Silence, spineless, don’t-give-a-damn silence.

Are these two cases typical of the so-called anti-Semitism crisis? I have no way of knowing. But they show how the party is run by enough crackpots on the inside without inviting impertinent interference from the outside.

Jews’ Ten Pledges vs Palestinians’ Eleven Red Lines

Anyone signing up to the BoD’s Ten Pledges should consider at the same time subscribing to the “Eleven Red Lines” of anti-Palestinianism. Examples in public life, the media, schools, the workplace, and in the religious sphere could, taking into account the overall context, include, but are not limited to:

(1) Denying the Palestinian people their right to self-determination and nationhood, or actively conspiring to prevent the exercise of this right.

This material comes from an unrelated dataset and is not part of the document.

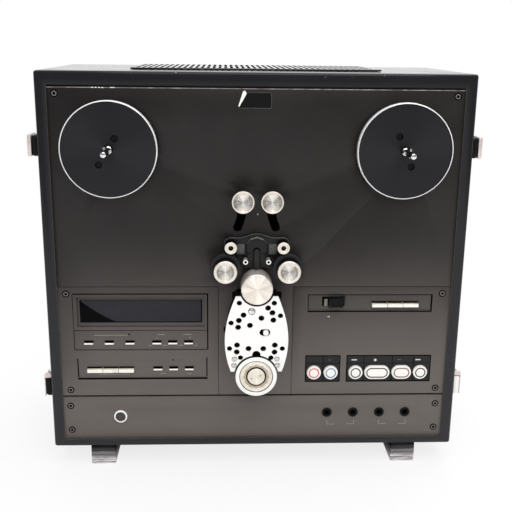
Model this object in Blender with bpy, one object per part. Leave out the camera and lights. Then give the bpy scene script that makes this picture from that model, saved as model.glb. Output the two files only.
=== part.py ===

(2) Denial that Israel is in breach of international law in its continued occupation of Gaza, the West Bank and East Jerusalem.

(3) Denial that Israel is an apartheid state according to the definition of the International Convention on Apartheid.

(4) Denial of the expulsion of 750,000 Palestinians during the 1948 Nakba and of their right, and the right of their descendants, to return to their homeland.

(5) Denial that Palestinians have lived for hundreds of years in land now occupied by Israelis and have their own distinctive national identity and culture.

(6) Denial that the laws and policies which discriminate against Palestinian citizens of Israel (such as the recently passed nation-state law) are inherently racist.

(7) Denial that there is widespread discrimination against Palestinians in Israel and the occupied territories in matters of employment, housing, justice, education, water supply, etc, etc.

(8) Tolerating the killing or harming of Palestinians by violent settlers in the name of an extremist view of religion.

(9) Making mendacious, dehumanising, demonising, or stereotypical allegations about Palestinians — such as, especially but not exclusively, the myth of a Palestinian conspiracy to wipe Israel off the map.

(10) Justifying the collective punishment of Palestinians (prohibited under the Geneva Convention) in response to the acts of individuals or groups.

(11) Accusing the Palestinians as a people, of encouraging the holocaust.

This working definition of anti-Palestinian racism, described as “hatred towards or prejudice against Palestinians as Palestinians”, holds up a mirror to the IHRA definition of anti-Semitism and was drafted by Jewish Voice For Labour, one of those fringe representative organisations the BoD insist Labour mustn’t engage with.